I could probably fix the release process, but it uses some Scala tools I am not familiar with.

generalmimon commented 3 years ago

@abitrolly Anything left to answer or can I close the issue?

abitrolly commented 3 years ago

@generalmimon if the release process is fixed then this can be closed.

generalmimon commented 2 years ago

formats/ in kaitai-struct-compiler-0.9.zip contains repo with .git dir (which is okay, because it allows to send patches).

The .git directory probably wasn't supposed to be included in the release.

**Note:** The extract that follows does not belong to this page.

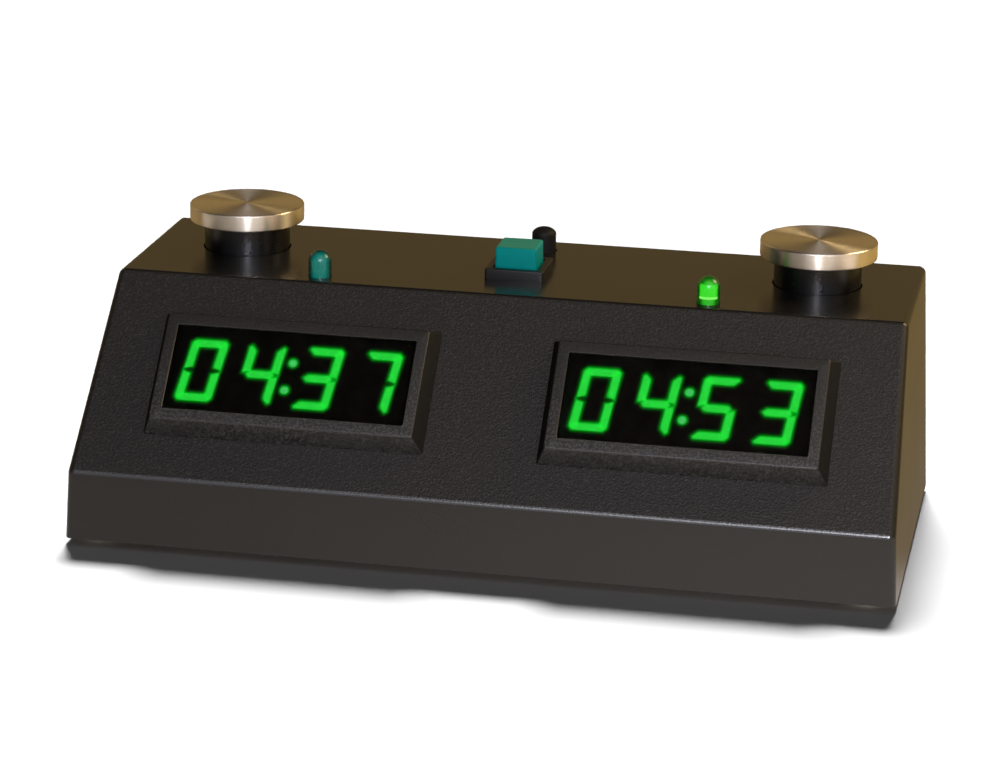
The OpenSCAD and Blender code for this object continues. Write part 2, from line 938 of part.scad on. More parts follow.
// Two wires from the battery box to the button board
module battery_leads() {
    wire_r = 0.7;
    bend = 3;
    z_low = 16;
    x_out = bay_x + bay_wall;
    color("#8e1b1b")
        for (y = [14, 20])
            translate([x_out, y, z_low]) {
                rotate([0, 90, 0])
                    cylinder(h = 3, r = wire_r);
                translate([3, 0, bend])
                    rotate([90, 0, 0])
                        rotate([0, 0, -90])
                            rotate_extrude(angle = 90)
                                translate([bend, 0])
                                    circle(r = wire_r, $fn = 24);
                translate([3 + bend, 0, bend])
                    cylinder(h = z_board - board_t - z_low - bend, r = wire_r);
            }
}

housing();
base_plate();
base_screws();
foot(FEET[0]);  // front_left_foot
foot(FEET[1]);  // front_right_foot
foot(FEET[2]);  // rear_left_foot
foot(FEET[3]);  // rear_right_foot
bezel(-1);  // left_bezel
bezel(1);  // right_bezel
lens(-1);  // left_lens
lens(1);  // right_lens
display(-1, LEFT_TIME);  // left_display
display(1, RIGHT_TIME);  // right_display
segments(-1, LEFT_TIME, 1);  // left_lit_segments
segments(1, RIGHT_TIME, 1);  // right_lit_segments
segments(-1, LEFT_TIME, 0);  // left_dark_segments
segments(1, RIGHT_TIME, 0);  // right_dark_segments
display_board();
display_board_screws();
microcontroller();
driver_chips();
crystal();
capacitors();
cable_sockets();
ribbon_cable();
button_board();
button_board_screws();
lamp(-1, "#0b8f78");  // left_lamp
lamp(1, "#2bff4a");  // right_lamp
lamp_leads();
lamp_spacers();
sounder();
cap(-1);  // left_cap
cap(1);  // right_cap
plunger(-1);  // left_plunger
plunger(1);  // right_plunger
guide(-1);  // left_guide
guide(1);  // right_guide
player_spring(-1);  // left_spring
player_spring(1);  // right_spring
plunger_clip(-1);  // left_clip
plunger_clip(1);  // right_clip
tact_switch(-button_x, button_y);  // left_switch
tact_switch(button_x, button_y);  // right_switch
reset_base();
reset_cap();
reset_spring();
reset_clip();
tact_switch(reset_x, reset_y);  // reset_switch
power_button();
power_guide();
power_spring();
tact_switch(power_x, power_y);  // power_switch
battery_box();
cells();
battery_contacts();
battery_door();
battery_leads();
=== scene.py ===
"""Looks of a chess clock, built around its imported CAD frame. Units are metres, in the frame of the CAD."""

import json
import math

import bmesh
import bpy
from mathutils import Matrix, Vector


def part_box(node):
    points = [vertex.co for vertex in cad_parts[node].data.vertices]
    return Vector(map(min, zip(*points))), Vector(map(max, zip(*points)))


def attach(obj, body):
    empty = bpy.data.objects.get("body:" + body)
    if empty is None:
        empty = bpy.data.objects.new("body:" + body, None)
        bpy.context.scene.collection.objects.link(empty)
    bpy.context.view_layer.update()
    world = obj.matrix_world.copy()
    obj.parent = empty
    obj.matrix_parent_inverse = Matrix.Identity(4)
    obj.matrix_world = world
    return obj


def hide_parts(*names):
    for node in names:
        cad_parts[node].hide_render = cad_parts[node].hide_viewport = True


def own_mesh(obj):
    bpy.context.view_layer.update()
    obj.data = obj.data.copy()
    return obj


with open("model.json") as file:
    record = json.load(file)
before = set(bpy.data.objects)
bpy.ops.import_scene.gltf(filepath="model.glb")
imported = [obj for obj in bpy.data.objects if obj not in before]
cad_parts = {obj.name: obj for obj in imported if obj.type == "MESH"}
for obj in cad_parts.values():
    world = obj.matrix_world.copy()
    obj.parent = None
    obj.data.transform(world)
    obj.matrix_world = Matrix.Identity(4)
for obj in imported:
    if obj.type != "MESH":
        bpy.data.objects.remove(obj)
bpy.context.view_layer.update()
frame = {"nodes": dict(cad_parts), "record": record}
NODES = frame["nodes"]
MM = 0.001


# ---------------------------------------------------------------- places taken from the frame

def middle(node):
    """Centre of a CAD node's box."""
    low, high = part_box(node)
    return (low + high) / 2


def axis_at(node):
    """Point below a round CAD node, on its vertical axis."""
    centre = middle(node)
    return Vector((centre.x, centre.y, 0))


def level(node, end):
    """Lowest (end 0) or highest (end 1) Z of a CAD node."""
    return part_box(node)[end].z


TOP = level("housing", 1)
LENS_T = 1 * MM
BEZEL_T = 4.6 * MM
DIGIT_SHIFT = -0.35 * MM


def panel_matrix():
    """Matrix of the sloping panel, found from the left window, which lies parallel to it:
    local X along the clock, local Y up the slope, local Z out of the panel."""
    low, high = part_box("left_lens")
    rise, depth = high.z - low.z, high.y - low.y
    # A plate of thickness t and height h, leaning by a, has the box (h cos a + t sin a, h sin a + t cos a)
    angle = math.atan2(rise, depth)
    for _ in range(20):
        height = (rise - LENS_T * math.cos(angle)) / math.sin(angle)
        angle = math.acos((depth - LENS_T * math.sin(angle)) / height)
    return Matrix.Rotation(angle, 4, "X")


PANEL_TURN = panel_matrix()
PANEL_OUT = PANEL_TURN @ Vector((0, 0, 1))
PANEL_DOWN = PANEL_TURN @ Vector((0, -1, 0))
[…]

Strangely enough, there was already an attempt in build.sbt:77-91 to filter out the .git dir back then (but it ended up in the resulting .zip anyway, as we know), so I wonder why it didn't work:

    // Universal: add extra files (formats repo) for distribution, removing
    // .git special files and various dirty/backup files that git normally
    // ignores.
    //
    // NOTE: This requires formats repo to be checked out on the level higher
    // that the compiler
    mappings in Universal ++= NativePackagerHelper.directory("../formats").filterNot {
      case (_, dst) =>
        val dstFile = new File(dst)
        val dstFileName = dstFile.getName
        dst.startsWith(s"formats${File.separator}_") ||
          dstFileName == ".git" ||
          dstFileName.endsWith("~") ||
          dstFileName.endsWith("#")
    },
generalmimon commented 2 years ago

to filter out the .git dir back then (but it ended up in the resulting .zip anyway, as we know), so I wonder why it didn't work

Wait - in fact, it only accounts for the plain text .git file, because the .git/ directory isn't even supposed to be there. It was there because... ☝️ https://github.com/kaitai-io/kaitai_struct/issues/851#issuecomment-785064839:

When I think about it now, I recall that there was something stupid I did on my local machine like deleting the formats/ folder and re-git clone-ing the latest version from GitHub in place of it. Again, this was a ignorance on my side of how Git submodules work - submodule is supposed to have a text file .git only containing gitdir: ../.git/modules/formats, which points to a location where the .git/ repository is actually stored.